Let $a$ and $n$ be positive integers, and let $d = \gcd(a, n)$. Show that the equation $ax\equiv 1 \pmod{n}$ has a solution for some integer $x$ if and only if $d = 1$".
I know that if $ax\equiv 1 \pmod{n}$, then $ax=nu+1$ giving $1=ax-nu$, meaning $d=1$. However, I'm not sure what to do for proving the other direction. Any help is appreciated.
From Bezout's identity, we have $ax+bn=1$ if and only if $gcd(a,n)=1$. $ax+bn=1$ same as, $ax\equiv 1\pmod{n}$.

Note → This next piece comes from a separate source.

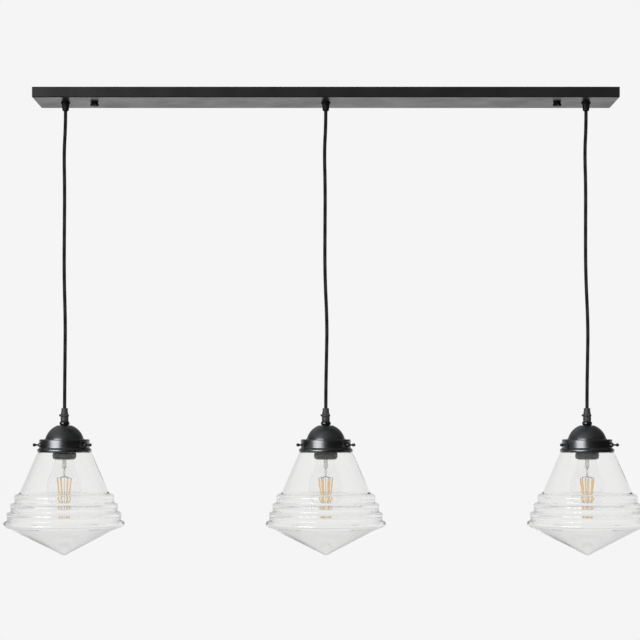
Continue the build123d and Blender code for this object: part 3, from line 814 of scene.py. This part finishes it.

You have solved the 'only if' part. This can be a way to proceed for the 'if' part. Now, we have $d=1$ which means that $\gcd(a,n)=1$. Consider the set $[ai] \bmod n $ for $i$ ranging from $1$ to $n$. If we have: $$ai=aj \pmod n$$ Then $n$ divides $a(i-j)$. As $\gcd(a,n)=1$, $n$ divides $i-j$ and since $i,j$ range from $1$ to $n$, $i=j$. This means that two distinct elements of our set are always different. Since there are $n$ values in the set, and there are $n$ possible remainders, one of them must be $1$ which proves the existence of $i$ for which $ai=1 \pmod n$.
(i) If $ax\equiv 1 \pmod{n}$ has a solution, then you can write $ax - bn = 1, b\in\mathbb{Z}$. No prime number divides $1$, so $\gcd(a,n) = 1$.
(RRA argument shows you that by assuming there is a prime $p|d=\gcd(a,n)$, you can factor $p(a'x - bn') = 1\Rightarrow p|1$, absurd.)
(ii) If $\gcd(a,n) = 1$, then we have $ax\equiv y\pmod{n}$ for arbitrary units $x\not\equiv y$ and $y$ must assume the value $1$ for some value of $x$ since $\{au_1,\ldots , au_{\phi(n)}\}$ is a reduced residue system modulo $n$ (the set of units mod $n$).
(By RRA, suppose you test all $\phi(n)$ units for $x$ but none yields $ax\equiv 1\pmod{n}$. Thus $y$ assumes less than $\phi(n)$ values. So we have a repetition such that $av\equiv u\equiv av'\pmod{n}\Rightarrow v\equiv v'\pmod{n}$ for two different units $v, v'$, contradicting $x\not\equiv y$.)
By Euler's Theorem , $a^{\phi(n)} = 1 (\mathrm{mod}~n)$ if $n$ and $a$ are co-prime. Thus, you can directly take $x = a^{\phi(n) - 1}$ to satisfy the equation.